>>>>

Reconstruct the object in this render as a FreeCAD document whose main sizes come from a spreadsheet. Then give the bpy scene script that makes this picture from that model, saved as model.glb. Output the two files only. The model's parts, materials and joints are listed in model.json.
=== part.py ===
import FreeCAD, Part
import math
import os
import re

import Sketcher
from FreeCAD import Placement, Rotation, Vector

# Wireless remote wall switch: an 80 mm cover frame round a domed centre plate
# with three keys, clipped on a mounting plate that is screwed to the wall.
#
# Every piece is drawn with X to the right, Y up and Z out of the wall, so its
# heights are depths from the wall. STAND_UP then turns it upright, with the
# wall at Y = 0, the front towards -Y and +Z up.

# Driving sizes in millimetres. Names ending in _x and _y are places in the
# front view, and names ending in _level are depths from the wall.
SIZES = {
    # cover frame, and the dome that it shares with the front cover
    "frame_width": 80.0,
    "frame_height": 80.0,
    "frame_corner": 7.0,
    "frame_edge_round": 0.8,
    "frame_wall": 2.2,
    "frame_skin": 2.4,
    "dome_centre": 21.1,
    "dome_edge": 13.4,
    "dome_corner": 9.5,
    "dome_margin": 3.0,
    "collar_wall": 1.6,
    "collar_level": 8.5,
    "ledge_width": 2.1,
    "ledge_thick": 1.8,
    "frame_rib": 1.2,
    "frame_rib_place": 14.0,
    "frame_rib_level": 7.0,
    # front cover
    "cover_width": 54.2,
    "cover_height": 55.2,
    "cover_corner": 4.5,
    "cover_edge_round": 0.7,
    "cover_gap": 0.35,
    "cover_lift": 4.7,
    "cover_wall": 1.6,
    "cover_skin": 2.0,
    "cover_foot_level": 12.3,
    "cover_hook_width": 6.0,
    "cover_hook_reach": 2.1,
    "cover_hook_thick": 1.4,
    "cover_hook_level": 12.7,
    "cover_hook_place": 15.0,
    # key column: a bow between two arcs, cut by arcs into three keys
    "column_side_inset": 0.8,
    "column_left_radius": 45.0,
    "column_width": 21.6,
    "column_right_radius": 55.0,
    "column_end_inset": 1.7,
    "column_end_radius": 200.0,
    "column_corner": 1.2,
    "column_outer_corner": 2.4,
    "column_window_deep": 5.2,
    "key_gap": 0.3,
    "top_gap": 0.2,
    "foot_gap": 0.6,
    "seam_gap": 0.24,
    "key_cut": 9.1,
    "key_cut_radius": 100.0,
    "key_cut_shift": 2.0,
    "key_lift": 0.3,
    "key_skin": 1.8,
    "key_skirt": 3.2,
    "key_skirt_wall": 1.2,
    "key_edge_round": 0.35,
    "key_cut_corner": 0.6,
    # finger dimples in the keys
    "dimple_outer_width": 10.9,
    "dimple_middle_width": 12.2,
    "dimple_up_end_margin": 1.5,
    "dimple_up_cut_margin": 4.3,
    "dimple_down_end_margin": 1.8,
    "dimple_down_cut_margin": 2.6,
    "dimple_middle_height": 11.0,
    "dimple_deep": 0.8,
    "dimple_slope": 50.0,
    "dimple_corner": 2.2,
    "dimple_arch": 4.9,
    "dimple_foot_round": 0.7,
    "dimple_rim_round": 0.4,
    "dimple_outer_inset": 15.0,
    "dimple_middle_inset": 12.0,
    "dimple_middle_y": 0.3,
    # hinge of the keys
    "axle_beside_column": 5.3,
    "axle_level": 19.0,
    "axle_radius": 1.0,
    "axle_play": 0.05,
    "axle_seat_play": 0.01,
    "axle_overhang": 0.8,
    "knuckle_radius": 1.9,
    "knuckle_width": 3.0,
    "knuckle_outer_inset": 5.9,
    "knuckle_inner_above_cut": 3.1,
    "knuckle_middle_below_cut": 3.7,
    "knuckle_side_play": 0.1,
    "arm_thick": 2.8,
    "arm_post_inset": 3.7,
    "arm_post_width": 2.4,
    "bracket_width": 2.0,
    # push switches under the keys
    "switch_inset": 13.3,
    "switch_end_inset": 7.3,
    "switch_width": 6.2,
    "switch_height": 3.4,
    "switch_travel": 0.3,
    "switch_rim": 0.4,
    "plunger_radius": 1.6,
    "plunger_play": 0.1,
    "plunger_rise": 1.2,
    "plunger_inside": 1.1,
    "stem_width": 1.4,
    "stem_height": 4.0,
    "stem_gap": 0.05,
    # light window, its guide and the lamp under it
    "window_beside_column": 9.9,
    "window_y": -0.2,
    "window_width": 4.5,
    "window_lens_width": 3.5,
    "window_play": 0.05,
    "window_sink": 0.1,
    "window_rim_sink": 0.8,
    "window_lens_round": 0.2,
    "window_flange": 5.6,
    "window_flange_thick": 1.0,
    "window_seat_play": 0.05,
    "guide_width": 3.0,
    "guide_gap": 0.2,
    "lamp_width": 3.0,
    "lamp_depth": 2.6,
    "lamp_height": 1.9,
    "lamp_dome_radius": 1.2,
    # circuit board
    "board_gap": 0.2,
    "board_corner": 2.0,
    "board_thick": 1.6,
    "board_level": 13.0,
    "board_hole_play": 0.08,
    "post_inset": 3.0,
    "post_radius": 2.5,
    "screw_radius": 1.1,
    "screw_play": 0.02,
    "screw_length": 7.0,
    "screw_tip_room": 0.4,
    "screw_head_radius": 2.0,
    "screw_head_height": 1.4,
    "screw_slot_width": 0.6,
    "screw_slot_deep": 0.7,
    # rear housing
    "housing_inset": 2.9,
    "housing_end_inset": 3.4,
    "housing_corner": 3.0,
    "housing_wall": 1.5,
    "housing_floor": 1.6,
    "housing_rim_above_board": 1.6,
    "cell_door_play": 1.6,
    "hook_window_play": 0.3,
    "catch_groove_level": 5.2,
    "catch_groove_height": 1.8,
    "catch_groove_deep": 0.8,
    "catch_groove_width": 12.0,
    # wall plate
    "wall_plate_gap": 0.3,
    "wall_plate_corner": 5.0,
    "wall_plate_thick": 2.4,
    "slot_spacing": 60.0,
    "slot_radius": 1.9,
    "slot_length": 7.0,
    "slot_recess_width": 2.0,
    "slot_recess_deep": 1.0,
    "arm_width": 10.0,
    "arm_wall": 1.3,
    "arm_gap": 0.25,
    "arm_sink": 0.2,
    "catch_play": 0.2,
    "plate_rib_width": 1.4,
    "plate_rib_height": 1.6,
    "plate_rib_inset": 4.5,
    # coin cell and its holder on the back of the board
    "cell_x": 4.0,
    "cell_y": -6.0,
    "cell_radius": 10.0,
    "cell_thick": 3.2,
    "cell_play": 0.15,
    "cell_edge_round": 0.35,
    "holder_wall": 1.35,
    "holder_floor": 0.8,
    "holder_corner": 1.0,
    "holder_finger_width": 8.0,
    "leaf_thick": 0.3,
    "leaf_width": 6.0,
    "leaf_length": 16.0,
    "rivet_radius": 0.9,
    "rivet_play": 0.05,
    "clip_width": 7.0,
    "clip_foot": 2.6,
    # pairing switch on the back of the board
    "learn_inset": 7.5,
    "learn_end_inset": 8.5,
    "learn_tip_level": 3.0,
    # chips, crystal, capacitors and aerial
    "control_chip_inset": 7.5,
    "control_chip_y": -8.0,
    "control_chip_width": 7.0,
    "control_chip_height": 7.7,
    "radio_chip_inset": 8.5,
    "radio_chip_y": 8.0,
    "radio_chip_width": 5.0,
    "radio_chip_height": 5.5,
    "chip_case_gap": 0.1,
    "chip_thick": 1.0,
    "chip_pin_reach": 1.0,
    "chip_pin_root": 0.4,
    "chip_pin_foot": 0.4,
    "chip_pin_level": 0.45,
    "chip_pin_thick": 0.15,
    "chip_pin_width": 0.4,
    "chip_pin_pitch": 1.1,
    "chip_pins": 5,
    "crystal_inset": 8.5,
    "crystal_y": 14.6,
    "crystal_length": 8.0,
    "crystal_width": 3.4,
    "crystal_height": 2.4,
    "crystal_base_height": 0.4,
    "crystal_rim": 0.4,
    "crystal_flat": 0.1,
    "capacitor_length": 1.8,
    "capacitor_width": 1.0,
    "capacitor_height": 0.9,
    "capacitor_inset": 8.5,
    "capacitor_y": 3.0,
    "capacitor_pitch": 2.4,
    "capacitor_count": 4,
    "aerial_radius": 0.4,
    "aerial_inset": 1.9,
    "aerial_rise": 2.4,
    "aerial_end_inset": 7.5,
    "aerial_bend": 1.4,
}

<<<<

→ Aim: Copy out every line with the word "that".

→ Finished exercise:
Reconstruct the object in this render as a FreeCAD document whose main sizes come from a spreadsheet. Then give the bpy scene script that makes this picture from that model, saved as model.glb. Output the two files only. The model's parts, materials and joints are listed in model.json.
# with three keys, clipped on a mounting plate that is screwed to the wall.
    # cover frame, and the dome that it shares with the front cover